◆ Objective ◆
Begin at the line containing "Turn this picture" and stop at the line containing "of the bar."; copy those lines exactly, ends included, and nothing else.

========

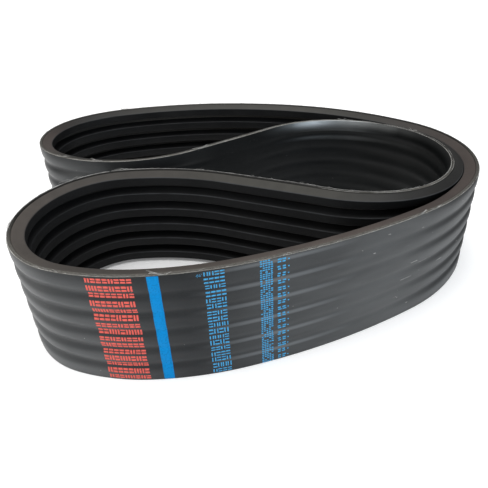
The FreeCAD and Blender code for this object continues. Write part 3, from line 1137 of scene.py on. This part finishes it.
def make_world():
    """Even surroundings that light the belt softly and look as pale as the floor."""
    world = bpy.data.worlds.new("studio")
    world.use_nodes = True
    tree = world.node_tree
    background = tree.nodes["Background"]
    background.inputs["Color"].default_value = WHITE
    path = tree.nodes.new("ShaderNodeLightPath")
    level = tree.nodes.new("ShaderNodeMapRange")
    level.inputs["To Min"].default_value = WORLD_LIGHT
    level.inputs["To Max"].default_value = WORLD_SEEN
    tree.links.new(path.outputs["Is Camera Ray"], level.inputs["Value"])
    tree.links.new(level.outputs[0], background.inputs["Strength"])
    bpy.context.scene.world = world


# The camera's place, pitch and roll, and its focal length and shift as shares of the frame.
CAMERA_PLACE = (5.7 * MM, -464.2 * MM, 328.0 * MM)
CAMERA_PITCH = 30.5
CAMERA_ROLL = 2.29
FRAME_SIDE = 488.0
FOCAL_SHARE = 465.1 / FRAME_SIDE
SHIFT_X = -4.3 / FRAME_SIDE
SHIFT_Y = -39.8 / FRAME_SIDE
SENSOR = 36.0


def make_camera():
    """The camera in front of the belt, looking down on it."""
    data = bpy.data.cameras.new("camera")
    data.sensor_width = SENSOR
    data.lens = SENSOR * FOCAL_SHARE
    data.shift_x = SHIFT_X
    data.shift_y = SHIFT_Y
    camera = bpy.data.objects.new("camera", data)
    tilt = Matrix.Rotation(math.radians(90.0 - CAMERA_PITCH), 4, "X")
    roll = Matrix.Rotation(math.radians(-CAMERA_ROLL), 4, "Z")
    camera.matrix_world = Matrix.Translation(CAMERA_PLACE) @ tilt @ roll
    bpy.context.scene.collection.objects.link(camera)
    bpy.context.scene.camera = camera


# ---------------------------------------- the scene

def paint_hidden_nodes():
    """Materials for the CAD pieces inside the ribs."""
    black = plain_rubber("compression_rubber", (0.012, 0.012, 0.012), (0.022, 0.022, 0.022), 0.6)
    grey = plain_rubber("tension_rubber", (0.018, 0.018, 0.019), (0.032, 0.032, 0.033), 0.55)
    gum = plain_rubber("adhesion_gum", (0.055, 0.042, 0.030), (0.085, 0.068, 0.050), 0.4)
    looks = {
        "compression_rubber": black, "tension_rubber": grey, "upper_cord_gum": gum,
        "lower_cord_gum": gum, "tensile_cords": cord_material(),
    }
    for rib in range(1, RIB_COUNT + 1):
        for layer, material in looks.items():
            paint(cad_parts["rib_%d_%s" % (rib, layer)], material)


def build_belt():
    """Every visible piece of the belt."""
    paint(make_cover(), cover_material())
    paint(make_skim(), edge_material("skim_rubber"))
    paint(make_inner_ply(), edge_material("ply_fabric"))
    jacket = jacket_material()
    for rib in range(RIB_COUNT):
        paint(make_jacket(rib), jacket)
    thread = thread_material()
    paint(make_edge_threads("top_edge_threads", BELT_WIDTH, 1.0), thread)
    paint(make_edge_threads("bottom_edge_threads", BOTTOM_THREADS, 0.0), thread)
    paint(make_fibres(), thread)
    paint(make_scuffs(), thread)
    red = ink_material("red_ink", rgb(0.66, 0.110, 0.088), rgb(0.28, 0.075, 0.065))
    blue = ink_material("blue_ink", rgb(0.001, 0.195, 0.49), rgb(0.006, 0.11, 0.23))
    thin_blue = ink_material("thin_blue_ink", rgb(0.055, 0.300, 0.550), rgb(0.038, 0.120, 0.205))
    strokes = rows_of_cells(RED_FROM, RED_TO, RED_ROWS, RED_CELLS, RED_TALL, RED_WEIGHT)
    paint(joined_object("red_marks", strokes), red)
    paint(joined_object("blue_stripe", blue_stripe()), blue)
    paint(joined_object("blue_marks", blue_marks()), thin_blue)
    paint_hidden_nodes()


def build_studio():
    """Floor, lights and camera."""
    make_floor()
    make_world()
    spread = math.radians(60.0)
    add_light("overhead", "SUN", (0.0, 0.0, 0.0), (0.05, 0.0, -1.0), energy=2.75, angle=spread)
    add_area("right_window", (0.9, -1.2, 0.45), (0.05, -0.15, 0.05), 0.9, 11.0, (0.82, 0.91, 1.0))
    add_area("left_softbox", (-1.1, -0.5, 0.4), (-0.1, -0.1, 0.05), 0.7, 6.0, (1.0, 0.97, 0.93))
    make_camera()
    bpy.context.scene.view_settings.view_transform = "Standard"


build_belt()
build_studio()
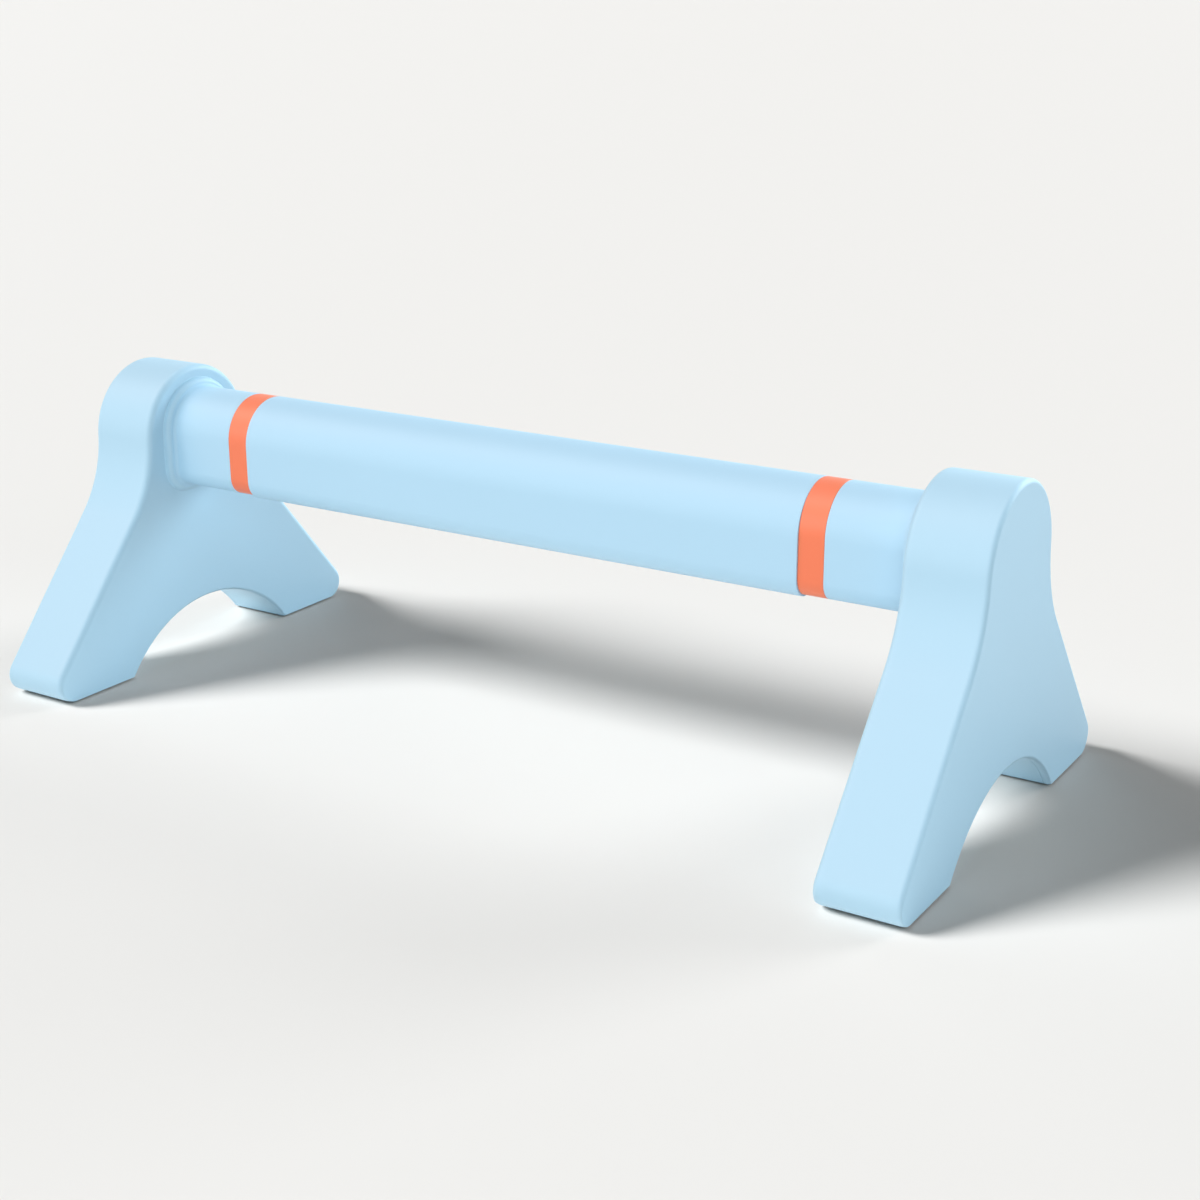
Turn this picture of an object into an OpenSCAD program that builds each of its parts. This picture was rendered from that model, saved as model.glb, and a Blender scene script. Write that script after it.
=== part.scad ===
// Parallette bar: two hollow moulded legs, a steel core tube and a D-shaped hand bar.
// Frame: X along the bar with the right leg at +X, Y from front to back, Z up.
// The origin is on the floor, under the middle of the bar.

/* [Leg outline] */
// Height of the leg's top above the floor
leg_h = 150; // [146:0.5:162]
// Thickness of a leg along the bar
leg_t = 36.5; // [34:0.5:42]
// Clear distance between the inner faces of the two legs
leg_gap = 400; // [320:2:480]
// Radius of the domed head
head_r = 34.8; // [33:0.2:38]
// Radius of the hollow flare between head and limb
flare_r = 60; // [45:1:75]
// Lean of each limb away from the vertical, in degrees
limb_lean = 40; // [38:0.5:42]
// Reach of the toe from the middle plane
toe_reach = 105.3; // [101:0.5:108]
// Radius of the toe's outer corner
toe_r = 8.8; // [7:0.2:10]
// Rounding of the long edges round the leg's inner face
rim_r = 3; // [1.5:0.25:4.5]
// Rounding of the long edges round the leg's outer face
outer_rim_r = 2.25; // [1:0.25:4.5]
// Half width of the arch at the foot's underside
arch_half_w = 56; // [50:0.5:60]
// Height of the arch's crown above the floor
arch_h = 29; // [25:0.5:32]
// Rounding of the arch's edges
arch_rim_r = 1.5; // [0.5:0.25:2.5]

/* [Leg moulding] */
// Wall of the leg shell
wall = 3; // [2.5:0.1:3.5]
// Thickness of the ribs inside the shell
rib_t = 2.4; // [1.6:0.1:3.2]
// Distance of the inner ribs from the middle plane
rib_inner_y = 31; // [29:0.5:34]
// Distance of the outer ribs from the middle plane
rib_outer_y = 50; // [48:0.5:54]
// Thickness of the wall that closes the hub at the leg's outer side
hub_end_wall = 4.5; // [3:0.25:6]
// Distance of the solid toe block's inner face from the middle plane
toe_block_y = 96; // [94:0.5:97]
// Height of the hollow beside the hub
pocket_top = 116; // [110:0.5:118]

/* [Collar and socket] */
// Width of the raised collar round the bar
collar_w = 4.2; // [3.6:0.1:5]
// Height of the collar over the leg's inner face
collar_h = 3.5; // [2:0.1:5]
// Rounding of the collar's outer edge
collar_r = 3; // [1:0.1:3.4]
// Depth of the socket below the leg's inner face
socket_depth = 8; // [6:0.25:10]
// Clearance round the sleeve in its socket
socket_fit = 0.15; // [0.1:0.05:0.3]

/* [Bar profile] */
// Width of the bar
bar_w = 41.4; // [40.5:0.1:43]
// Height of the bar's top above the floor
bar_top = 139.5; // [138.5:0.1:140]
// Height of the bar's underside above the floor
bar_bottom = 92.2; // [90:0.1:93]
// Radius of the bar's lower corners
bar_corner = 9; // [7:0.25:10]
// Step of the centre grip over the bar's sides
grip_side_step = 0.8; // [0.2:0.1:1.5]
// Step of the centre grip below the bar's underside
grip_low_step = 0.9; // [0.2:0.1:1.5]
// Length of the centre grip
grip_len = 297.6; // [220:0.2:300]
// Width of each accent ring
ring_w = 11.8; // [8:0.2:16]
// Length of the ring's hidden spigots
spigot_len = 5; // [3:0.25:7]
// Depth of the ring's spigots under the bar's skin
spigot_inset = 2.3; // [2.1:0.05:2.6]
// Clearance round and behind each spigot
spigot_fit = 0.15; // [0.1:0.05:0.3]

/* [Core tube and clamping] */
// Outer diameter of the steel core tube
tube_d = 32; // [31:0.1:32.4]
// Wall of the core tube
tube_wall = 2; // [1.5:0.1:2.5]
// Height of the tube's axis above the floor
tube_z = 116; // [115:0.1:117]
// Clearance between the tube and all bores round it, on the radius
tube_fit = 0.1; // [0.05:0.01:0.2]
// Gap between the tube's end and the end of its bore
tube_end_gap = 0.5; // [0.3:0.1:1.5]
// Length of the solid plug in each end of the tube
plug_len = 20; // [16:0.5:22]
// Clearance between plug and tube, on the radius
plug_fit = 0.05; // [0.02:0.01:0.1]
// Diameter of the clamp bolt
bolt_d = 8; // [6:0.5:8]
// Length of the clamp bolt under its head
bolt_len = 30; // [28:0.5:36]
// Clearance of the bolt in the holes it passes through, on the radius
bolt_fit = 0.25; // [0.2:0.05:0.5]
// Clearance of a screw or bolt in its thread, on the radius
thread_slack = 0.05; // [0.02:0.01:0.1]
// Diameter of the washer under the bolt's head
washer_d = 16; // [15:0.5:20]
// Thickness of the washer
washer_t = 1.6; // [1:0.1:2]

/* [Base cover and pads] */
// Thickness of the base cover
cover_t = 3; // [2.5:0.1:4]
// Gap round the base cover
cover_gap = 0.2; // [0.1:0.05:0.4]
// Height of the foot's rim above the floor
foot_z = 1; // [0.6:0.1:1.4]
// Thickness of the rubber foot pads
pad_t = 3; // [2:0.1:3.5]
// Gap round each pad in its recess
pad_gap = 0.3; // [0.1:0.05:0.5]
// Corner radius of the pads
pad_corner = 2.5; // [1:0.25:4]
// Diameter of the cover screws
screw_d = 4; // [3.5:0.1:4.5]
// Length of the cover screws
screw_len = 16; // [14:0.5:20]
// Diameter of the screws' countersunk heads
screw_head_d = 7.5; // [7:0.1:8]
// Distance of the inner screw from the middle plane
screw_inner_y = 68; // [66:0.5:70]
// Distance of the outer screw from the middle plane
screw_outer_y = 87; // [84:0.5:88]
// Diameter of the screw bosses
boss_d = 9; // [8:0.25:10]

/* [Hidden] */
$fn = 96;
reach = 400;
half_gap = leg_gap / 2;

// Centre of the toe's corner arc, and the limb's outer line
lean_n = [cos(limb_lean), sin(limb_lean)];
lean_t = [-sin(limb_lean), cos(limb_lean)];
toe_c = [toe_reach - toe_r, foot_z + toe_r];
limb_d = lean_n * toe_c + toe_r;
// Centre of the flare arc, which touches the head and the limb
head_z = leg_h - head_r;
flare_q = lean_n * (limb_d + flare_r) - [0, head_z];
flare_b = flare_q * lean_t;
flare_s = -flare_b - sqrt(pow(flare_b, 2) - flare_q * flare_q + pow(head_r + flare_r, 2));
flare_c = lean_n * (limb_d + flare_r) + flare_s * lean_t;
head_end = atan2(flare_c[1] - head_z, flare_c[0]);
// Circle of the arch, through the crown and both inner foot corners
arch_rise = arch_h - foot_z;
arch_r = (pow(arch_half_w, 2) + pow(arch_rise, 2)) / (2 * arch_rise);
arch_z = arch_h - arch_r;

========

◆ Solution to the problem ◆
Turn this picture of an object into an OpenSCAD program that builds each of its parts. This picture was rendered from that model, saved as model.glb, and a Blender scene script. Write that script after it.
=== part.scad ===
// Parallette bar: two hollow moulded legs, a steel core tube and a D-shaped hand bar.
// Frame: X along the bar with the right leg at +X, Y from front to back, Z up.
// The origin is on the floor, under the middle of the bar.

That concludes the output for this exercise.